Instructions for the task =
Write out the entries below once more, exactly.

--------------------------------------------------

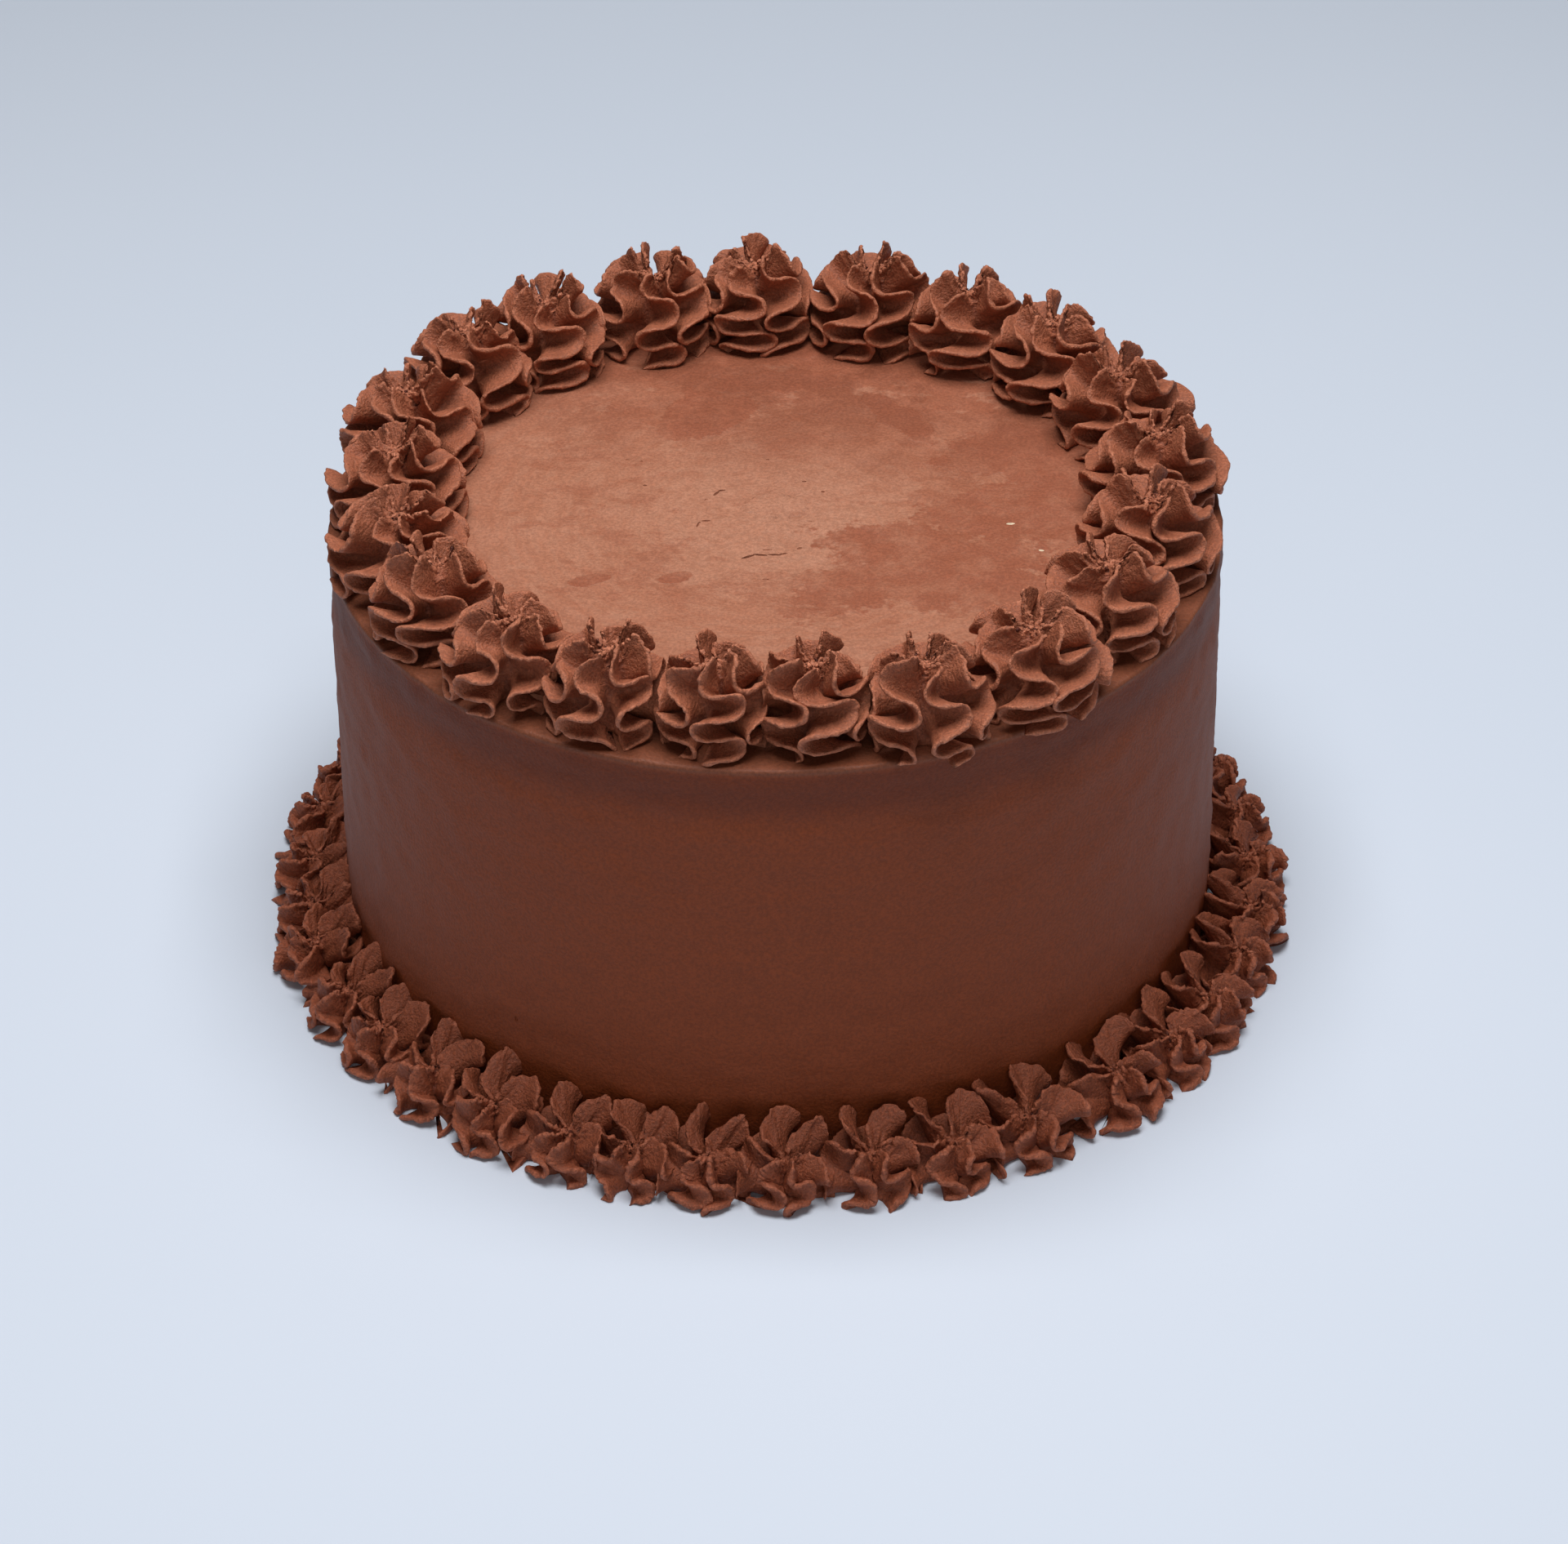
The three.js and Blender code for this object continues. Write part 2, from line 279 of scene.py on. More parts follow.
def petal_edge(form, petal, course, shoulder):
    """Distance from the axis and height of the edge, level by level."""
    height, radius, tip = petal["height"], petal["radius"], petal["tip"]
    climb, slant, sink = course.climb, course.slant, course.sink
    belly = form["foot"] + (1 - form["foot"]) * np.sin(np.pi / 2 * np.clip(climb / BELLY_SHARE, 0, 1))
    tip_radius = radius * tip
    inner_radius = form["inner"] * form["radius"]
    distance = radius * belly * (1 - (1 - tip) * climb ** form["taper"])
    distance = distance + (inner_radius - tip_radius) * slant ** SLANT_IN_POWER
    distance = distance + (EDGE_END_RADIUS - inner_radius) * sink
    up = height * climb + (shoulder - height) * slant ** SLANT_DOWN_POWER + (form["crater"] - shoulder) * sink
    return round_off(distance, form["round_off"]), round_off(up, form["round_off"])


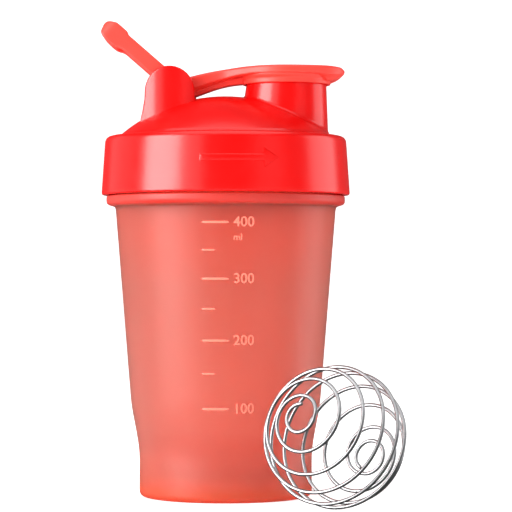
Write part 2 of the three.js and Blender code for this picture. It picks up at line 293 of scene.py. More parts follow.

--------------------------------------------------

Output of the task =
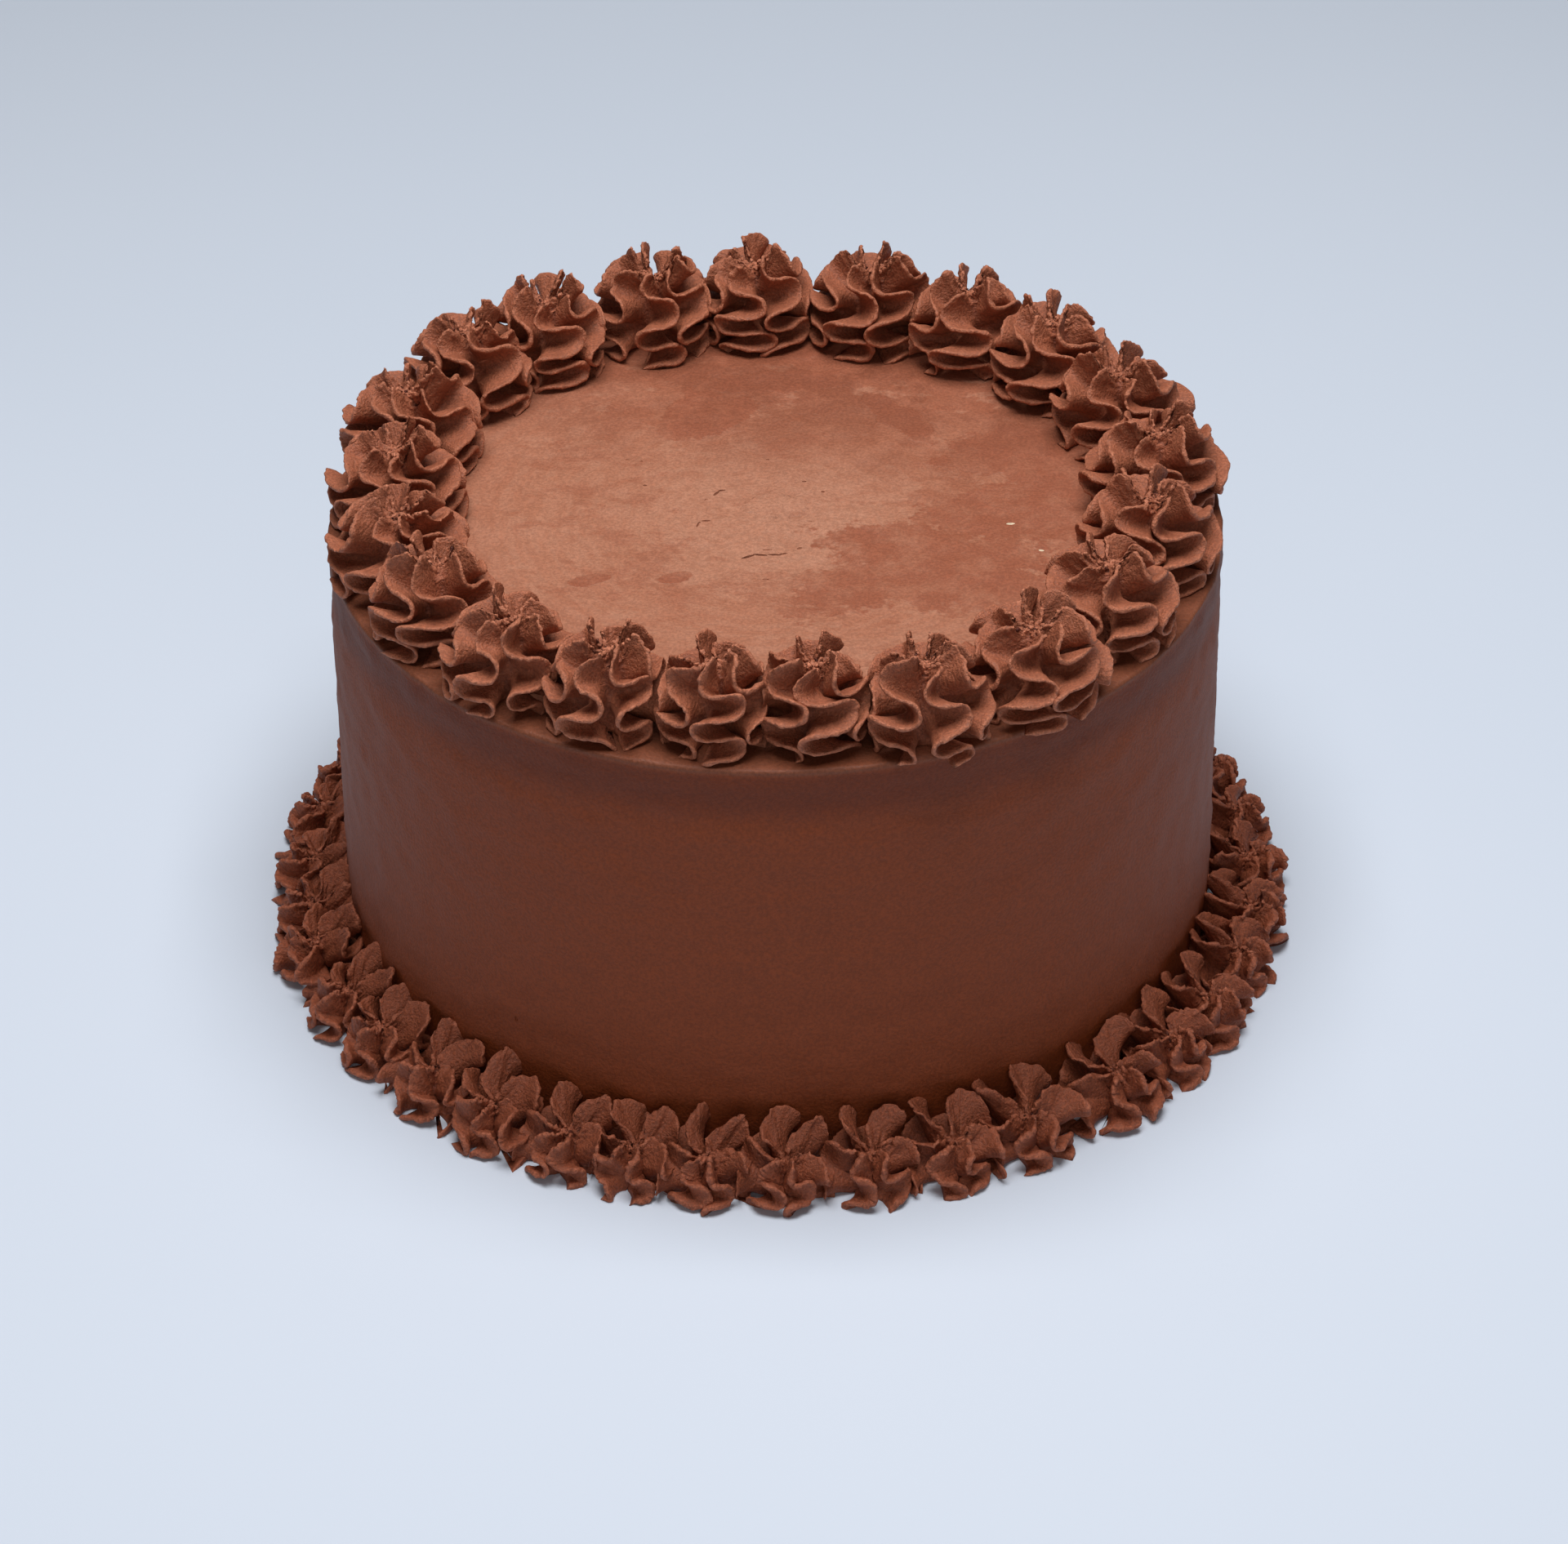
The three.js and Blender code for this object continues. Write part 2, from line 279 of scene.py on. More parts follow.
def petal_edge(form, petal, course, shoulder):
    """Distance from the axis and height of the edge, level by level."""
    height, radius, tip = petal["height"], petal["radius"], petal["tip"]
    climb, slant, sink = course.climb, course.slant, course.sink
    belly = form["foot"] + (1 - form["foot"]) * np.sin(np.pi / 2 * np.clip(climb / BELLY_SHARE, 0, 1))
    tip_radius = radius * tip
    inner_radius = form["inner"] * form["radius"]
    distance = radius * belly * (1 - (1 - tip) * climb ** form["taper"])
    distance = distance + (inner_radius - tip_radius) * slant ** SLANT_IN_POWER
    distance = distance + (EDGE_END_RADIUS - inner_radius) * sink
    up = height * climb + (shoulder - height) * slant ** SLANT_DOWN_POWER + (form["crater"] - shoulder) * sink
    return round_off(distance, form["round_off"]), round_off(up, form["round_off"])


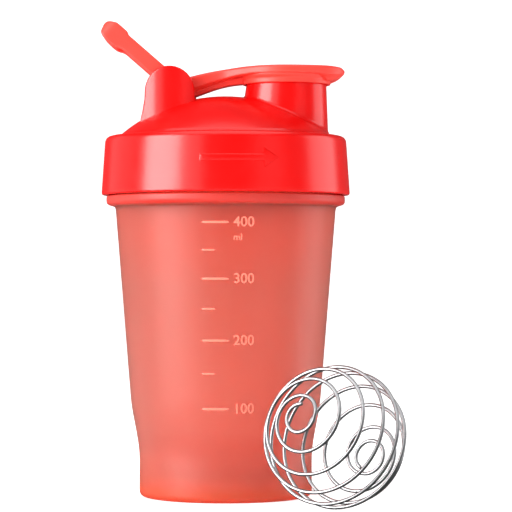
Write part 2 of the three.js and Blender code for this picture. It picks up at line 293 of scene.py. More parts follow.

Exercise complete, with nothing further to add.